One could also note that since 2015, small companies have been allowed to raise as much as $50 million in crowd-funding under Regulation A+. Well, $50 million is smack in the middle of these mid-market IPOs that have been evaporating for years. Emerging growth companies as defined under the JOBS Act are exempt from Section 404(b), and have been for much of the decade.

In other words, the SEC has already shot its quest for more mid-market and small cap IPOs in the foot. Now we’re surprised those numbers are bleeding out?

What’s Next?

Jackson

Jackson, a Democratic appointee, offered few specific ideas on how to remedy the IPO drought for mid-market companies. He did offer some words that might almost warm a Republican’s heart: “If lawmakers do nothing to level the playing field for middle-market IPOs, the trend that is taking small American businesses out of our public markets will likely continue.”

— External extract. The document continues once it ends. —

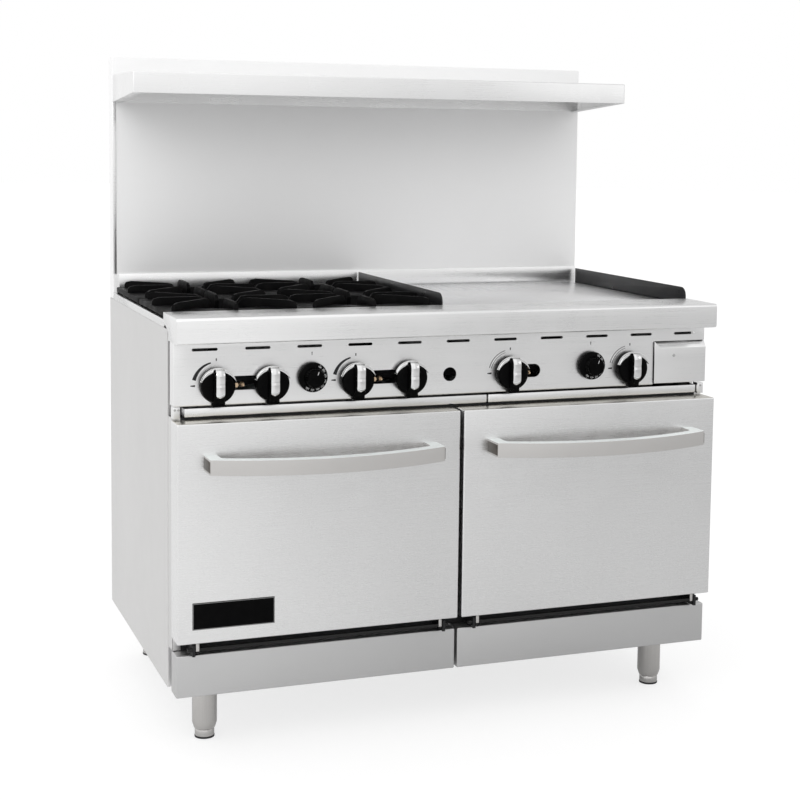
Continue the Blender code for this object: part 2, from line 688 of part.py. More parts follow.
def make_dial(place, x):
    """Oven thermostat dial."""
    turned("oven_dial_" + place, [
        (0.0, 0.034), (0.0170, 0.034), (0.0195, 0.031), (0.0205, 0.015), (0.0290, 0.013),
        (DIAL_RADIUS, 0.0050), (0.0085, 0.0050), (0.0085, -0.0180), (0.0, -0.0180)],
        BLACK_PLASTIC, (x, fwd(PANEL_FRONT), DIAL_Z), (math.pi / 2, 0, 0))


def make_manifold():
    """Gas pipe from the rear inlet to the front, with its valves, thermostats and oven supply tubes."""
    pipe = mesh_object("gas_manifold", tube([
        (0.455, MANIFOLD_DEPTH, MANIFOLD_Z), (INLET_X + 0.012, MANIFOLD_DEPTH, MANIFOLD_Z),
        (INLET_X, MANIFOLD_DEPTH - 0.012, MANIFOLD_Z), (INLET_X, 0.0, MANIFOLD_Z)], PIPE_RADIUS), BLACK_PIPE)
    valves = [block((x - 0.013, x + 0.013), (MANIFOLD_DEPTH + 0.004, 0.6990),
                    (MANIFOLD_Z - 0.011, MANIFOLD_Z + 0.010)) for x in KNOB_X + DIAL_X]
    thermostats = [block((x - 0.021, x + 0.021), (MANIFOLD_DEPTH + 0.017, 0.6995),
                         (MANIFOLD_Z - 0.022, MANIFOLD_Z + 0.026)) for x in DIAL_X]
    left = tube([(INLET_X, SUPPLY_DEPTH, MANIFOLD_Z), (-0.5940, SUPPLY_DEPTH, MANIFOLD_Z),
                 (-0.5940, SUPPLY_DEPTH, OVEN_BURNER_Z), (-0.5200, SUPPLY_DEPTH, OVEN_BURNER_Z)],
                SUPPLY_RADIUS, 1)
    right = tube([(0.448, MANIFOLD_DEPTH, MANIFOLD_Z), (0.448, MANIFOLD_DEPTH, 0.7155),
                  (0.5960, MANIFOLD_DEPTH, 0.7155), (0.5960, 0.640, 0.700),
                  (0.5960, SUPPLY_DEPTH, OVEN_BURNER_Z), (0.5200, SUPPLY_DEPTH, OVEN_BURNER_Z)],
                 SUPPLY_RADIUS, 1)
    fuse(pipe, valves + thermostats + [left, right])
    cut(pipe, [rod((INLET_X, fwd(-0.01), MANIFOLD_Z), (INLET_X, fwd(0.040), MANIFOLD_Z), PIPE_BORE)])


def make_trays():
    """Two crumb trays below the burners and griddle, and the grease drawer."""
    for place, x in TRAYS:
        folded_pan("crumb_tray_" + place, x, (TRAY_BACK, TRAY_FRONT), (TRAY_BOTTOM, TRAY_TOP), (0, 0, 1),
                   POLISHED, SHEET, (sum(x) / 2, fwd(TRAY_FRONT), TRAY_BOTTOM))
    front = block(DRAWER_X, (PANEL_FRONT + 0.001, PANEL_FRONT + 0.005), DRAWER_Z)
    drawer = folded_pan("grease_drawer", DRAWER_PAN_X, (DRAWER_BACK, PANEL_FRONT + 0.003), DRAWER_PAN_Z,
                        (0, 0, 1), BRUSHED, SHEET, (sum(DRAWER_PAN_X) / 2, fwd(PANEL_FRONT), DRAWER_PAN_Z[0]))
    fuse(drawer, [front])


# ---------------------------------------------------------------- backguard and shelf

def make_backguard():
    """Tall backguard, folded back at every edge and open behind."""
    folded_pan("backguard", (-HALF, HALF), (0.0, GUARD_FRONT), (SIDE_TOP + GAP, HEIGHT), (0, 1, 0), BRUSHED)


def make_shelf():
    """Folded shelf whose end brackets grow deeper towards the back."""
    bm = block((-HALF, HALF), (GUARD_FRONT + GAP, SHELF_FRONT), (SHELF_BOTTOM, SHELF_TOP))
    open_face(bm, (0, 0, -1))
    for vert in bm.verts:
        if vert.co.y > fwd(0.10) and vert.co.z < SHELF_BOTTOM + 0.001:
            vert.co.z -= SHELF_END_DROP
    thicken(mesh_object("high_shelf", bm, POLISHED), SHEET)


def build():
    for row, depth in (("front", LEG_FRONT_DEPTH), ("rear", LEG_REAR_DEPTH)):
        for place, x in (("left", -LEG_X), ("right", LEG_X)):
            make_leg(row + "_" + place, x, depth)
    make_base()
    make_sides()
    make_rear_panel()
    make_kicks()
    make_front_frame()
    for place, side in (("left", -1), ("right", 1)):
        make_oven(place, side)
        make_door(place, side)
    make_cooktop_frame()
    make_front_rail()
    for row, depth in zip(("rear", "front"), GRATE_CENTRES_D):
        for place, x in zip(("left", "right"), GRATE_CENTRES_X):
            lean = 0.045 if row == "rear" else -0.030
            make_burner(row + "_" + place, x, depth, lean)
            make_grate(row + "_" + place, x, depth)
    make_griddle()
    make_control_panel()
    for number, x in enumerate(KNOB_X, start=1):
        make_knob(number, x)
    for place, x in zip(("left", "right"), DIAL_X):
        make_dial(place, x)
    make_manifold()
    make_trays()
    make_backguard()
    make_shelf()


build()
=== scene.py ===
import json
import math

import bmesh
import bpy
from mathutils import Matrix, Vector

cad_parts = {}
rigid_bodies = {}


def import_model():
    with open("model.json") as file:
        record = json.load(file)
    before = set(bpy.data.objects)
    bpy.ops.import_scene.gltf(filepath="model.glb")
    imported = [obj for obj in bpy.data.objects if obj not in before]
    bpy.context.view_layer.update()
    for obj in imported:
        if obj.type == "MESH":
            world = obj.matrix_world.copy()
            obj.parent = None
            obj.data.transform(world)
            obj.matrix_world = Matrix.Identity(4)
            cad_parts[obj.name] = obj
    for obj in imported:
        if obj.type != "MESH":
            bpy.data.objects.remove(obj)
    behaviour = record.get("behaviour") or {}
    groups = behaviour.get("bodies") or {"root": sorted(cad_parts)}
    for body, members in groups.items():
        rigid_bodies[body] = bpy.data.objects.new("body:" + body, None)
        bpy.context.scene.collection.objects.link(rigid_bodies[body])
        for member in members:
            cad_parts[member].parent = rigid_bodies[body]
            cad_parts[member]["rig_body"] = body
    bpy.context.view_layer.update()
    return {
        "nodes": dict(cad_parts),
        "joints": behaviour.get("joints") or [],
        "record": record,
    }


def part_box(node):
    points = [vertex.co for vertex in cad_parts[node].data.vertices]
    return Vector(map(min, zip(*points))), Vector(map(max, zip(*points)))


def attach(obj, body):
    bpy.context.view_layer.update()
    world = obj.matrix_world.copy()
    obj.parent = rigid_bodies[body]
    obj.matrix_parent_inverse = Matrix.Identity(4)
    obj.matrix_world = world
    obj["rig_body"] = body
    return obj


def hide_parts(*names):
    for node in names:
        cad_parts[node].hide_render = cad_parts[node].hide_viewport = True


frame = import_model()
NODES = frame["nodes"]

SHEET = 0.0012
SIDES = (("left", -1), ("right", 1))
PLACES = [place for place, _ in SIDES]
CORNERS = [(row, place) for row in ("front", "rear") for place in PLACES]
CUTTERS = []


# ---------------------------------------------------------------- node materials

MIX_FIRST, MIX_SECOND, MIX_RESULT = 6, 7, 2     # the colour sockets of a Mix node


class Tree:
    """A node tree, and the few patterns that the finishes and the studio share."""

    def __init__(self, tree):
        self.tree = tree

    def feed(self, source, node, socket):
        """Links a socket to a node's input, or sets the input to a constant."""
        if isinstance(source, bpy.types.NodeSocket):
            self.tree.links.new(source, node.inputs[socket])
        else:
            node.inputs[socket].default_value = source

    def add(self, kind, **inputs):
        """A new node; an input's name has underscores for its spaces."""
        node = self.tree.nodes.new("ShaderNode" + kind)
        for socket, source in inputs.items():
            self.feed(source, node, socket.replace("_", " "))
        return node

    def spread(self, source, low, high, start=0.3, end=0.7, interpolation="LINEAR"):
        """Maps a pattern's middle range to the range from low to high."""
        node = self.add("MapRange", Value=source, From_Min=start, From_Max=end, To_Min=low, To_Max=high)
        node.interpolation_type = interpolation
        return node.outputs["Result"]

    def maths(self, operation, first, second):
        node = self.add("Math")
        node.operation = operation
        self.feed(first, node, 0)
        self.feed(second, node, 1)
        return node.outputs[0]

    def grey(self, value):
        return self.add("CombineColor", Red=value, Green=value, Blue=value).outputs["Color"]


class Finish(Tree):
    """A Principled material and the patterns that vary it."""

    def __init__(self, name, colour, roughness, metallic, **constants):
        self.material = bpy.data.materials.new(name)
        self.material.use_nodes = True
        super().__init__(self.material.node_tree)
        self.shader = self.tree.nodes["Principled BSDF"]
        self.colour = (*colour, 1.0)
        constants.update(Base_Color=self.colour, Roughness=roughness, Metallic=metallic)
        for socket, value in constants.items():
            self.feed(value, self.shader, socket.replace("_", " "))
        self.place = self.add("TexCoord").outputs["Object"]
        self.height = None

    def noise(self, scale, detail=3.0, stretch=(1.0, 1.0, 1.0)):
        mapping = self.add("Mapping", Vector=self.place, Scale=stretch)
        noise = self.add("TexNoise", Vector=mapping.outputs["Vector"], Scale=scale, Detail=detail,
                         Roughness=0.55)
        return noise.outputs["Fac"]

    def recolour(self, factor, first, second, blend_type="MIX"):
        """Sets the base colour to a mix of two colours."""
        node = self.add("Mix")
        node.data_type = "RGBA"
        node.blend_type = blend_type
        for socket, source in (("Factor", factor), (MIX_FIRST, first), (MIX_SECOND, second)):
            self.feed(source, node, socket)
        self.feed(node.outputs[MIX_RESULT], self.shader, "Base Color")

    def tint(self, factor):
        """Multiplies the base colour by a pattern."""
        self.recolour(1.0, self.colour, self.grey(factor), "MULTIPLY")

    def blend_colour(self, factor, other):
        """Mixes the base colour with another one by a pattern."""
        self.recolour(factor, self.colour, (*other, 1.0))

    def tint_top(self, colour):
        """Paints light on the faces that look up in the piece's own space by giving them another colour: a
        painted shade where it is darker, a painted highlight where it is lighter.
        """
        parts = self.add("SeparateXYZ", Vector=self.add("TexCoord").outputs["Normal"])
        below = self.shader.inputs["Base Color"].links[0].from_socket
        self.recolour(self.spread(parts.outputs["Z"], 0.0, 1.0, 0.6, 0.95), below, (*colour, 1.0))

    def roughen(self, factor):
        self.feed(factor, self.shader, "Roughness")

    def bump(self, source, distance, strength=1.0):
        node = self.add("Bump", Strength=strength, Distance=distance, Height=source)
        if self.height:
            self.feed(self.height, node, "Normal")
        self.height = node.outputs["Normal"]
        self.feed(self.height, self.shader, "Normal")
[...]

That said, remember the part where Jackson was a budding investment banker in the dot-com boom. He saw the wreckage caused by loose IPO standards in the 1990s. We should also note that when SEC chairman Jay Clayton, congressional Republicans, and the Trump Administration say the number of public companies in the United States has fallen by more than half since 1997, three-quarters of that decline happened from 1997 to 2004 — before SOX went into effect.

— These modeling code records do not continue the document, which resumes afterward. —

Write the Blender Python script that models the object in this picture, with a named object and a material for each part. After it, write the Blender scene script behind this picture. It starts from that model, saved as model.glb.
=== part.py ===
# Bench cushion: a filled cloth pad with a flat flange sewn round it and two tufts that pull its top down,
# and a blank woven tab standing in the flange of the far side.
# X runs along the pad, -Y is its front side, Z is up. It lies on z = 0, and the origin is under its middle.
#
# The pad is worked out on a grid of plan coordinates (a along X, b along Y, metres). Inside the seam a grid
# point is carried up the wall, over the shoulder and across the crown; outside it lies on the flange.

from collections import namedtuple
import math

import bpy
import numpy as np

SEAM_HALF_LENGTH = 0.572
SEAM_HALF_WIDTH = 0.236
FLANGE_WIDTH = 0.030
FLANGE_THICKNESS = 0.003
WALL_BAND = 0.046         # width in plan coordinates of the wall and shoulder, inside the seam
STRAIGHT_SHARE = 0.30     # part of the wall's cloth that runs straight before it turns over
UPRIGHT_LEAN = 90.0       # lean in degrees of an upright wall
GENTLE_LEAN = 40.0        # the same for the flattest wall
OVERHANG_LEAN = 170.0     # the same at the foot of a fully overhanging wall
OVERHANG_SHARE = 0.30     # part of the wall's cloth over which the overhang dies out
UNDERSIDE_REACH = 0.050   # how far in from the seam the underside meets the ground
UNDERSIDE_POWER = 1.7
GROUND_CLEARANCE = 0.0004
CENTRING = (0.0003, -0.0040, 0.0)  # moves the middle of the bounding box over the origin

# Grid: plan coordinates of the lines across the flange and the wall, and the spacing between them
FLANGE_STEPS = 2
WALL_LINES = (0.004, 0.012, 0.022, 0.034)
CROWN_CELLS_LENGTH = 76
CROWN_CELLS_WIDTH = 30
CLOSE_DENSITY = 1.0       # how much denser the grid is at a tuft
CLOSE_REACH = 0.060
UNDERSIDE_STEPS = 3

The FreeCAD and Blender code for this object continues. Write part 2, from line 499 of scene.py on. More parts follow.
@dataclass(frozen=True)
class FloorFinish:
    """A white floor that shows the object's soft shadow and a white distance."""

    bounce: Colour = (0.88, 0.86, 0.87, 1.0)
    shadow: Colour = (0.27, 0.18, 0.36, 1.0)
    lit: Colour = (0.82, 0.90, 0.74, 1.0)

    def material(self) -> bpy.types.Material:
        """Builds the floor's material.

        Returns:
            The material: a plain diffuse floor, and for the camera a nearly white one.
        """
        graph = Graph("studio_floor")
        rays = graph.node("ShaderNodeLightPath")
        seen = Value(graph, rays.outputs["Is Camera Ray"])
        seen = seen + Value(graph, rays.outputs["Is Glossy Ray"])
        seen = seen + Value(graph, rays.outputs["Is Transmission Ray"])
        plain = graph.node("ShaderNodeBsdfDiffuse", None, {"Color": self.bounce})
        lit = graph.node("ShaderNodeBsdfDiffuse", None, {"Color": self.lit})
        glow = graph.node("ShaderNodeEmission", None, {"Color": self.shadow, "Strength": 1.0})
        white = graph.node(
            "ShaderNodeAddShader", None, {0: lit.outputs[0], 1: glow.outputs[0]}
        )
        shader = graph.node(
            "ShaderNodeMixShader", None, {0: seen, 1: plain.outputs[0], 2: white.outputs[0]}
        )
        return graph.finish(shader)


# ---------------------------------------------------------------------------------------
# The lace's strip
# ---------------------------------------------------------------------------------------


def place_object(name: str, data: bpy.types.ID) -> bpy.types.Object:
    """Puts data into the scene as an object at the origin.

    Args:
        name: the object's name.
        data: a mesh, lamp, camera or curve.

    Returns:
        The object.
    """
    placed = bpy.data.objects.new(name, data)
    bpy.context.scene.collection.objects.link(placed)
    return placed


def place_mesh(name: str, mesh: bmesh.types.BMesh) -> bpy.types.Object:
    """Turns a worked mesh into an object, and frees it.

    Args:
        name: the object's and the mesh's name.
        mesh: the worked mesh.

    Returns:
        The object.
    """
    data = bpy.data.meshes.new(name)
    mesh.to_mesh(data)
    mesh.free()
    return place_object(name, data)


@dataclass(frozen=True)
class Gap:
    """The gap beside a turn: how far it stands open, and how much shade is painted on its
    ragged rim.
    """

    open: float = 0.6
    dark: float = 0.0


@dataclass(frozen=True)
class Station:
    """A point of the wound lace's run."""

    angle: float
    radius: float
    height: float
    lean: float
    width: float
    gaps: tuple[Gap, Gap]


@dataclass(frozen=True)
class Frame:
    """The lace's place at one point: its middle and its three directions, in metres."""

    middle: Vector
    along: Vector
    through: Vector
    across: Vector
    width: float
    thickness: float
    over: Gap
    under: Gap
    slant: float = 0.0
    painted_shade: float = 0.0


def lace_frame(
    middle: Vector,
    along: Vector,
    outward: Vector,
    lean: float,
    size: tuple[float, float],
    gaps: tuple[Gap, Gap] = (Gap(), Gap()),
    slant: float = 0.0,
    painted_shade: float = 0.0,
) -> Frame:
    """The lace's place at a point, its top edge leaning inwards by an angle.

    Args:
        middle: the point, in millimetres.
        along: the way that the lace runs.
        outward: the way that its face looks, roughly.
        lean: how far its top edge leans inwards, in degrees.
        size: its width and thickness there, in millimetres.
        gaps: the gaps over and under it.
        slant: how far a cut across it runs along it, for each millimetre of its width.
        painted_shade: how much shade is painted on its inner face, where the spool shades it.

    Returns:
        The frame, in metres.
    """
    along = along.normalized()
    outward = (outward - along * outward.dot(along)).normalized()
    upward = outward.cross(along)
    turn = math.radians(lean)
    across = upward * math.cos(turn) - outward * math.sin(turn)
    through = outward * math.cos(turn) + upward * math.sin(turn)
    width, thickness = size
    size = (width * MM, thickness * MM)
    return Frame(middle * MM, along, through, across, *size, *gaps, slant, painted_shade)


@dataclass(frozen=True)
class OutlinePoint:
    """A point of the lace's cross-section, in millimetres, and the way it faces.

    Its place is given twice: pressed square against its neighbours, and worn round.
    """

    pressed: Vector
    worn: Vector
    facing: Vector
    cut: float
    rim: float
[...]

Jackson did float the idea that underwriters should disclose more (to both entrepreneurs and investors) about the total costs of going public. That would include how much money mid-market companies lose by “underpricing,” where the bank deliberately prices pre-IPO shares low and gives them to favored clients, who then reap a bundle when the stock immediately pops on the first day of trading.

I don’t know who’s wrong or right here. But Jackson does give this question of compliance and IPOs the thoughtful treatment it deserves.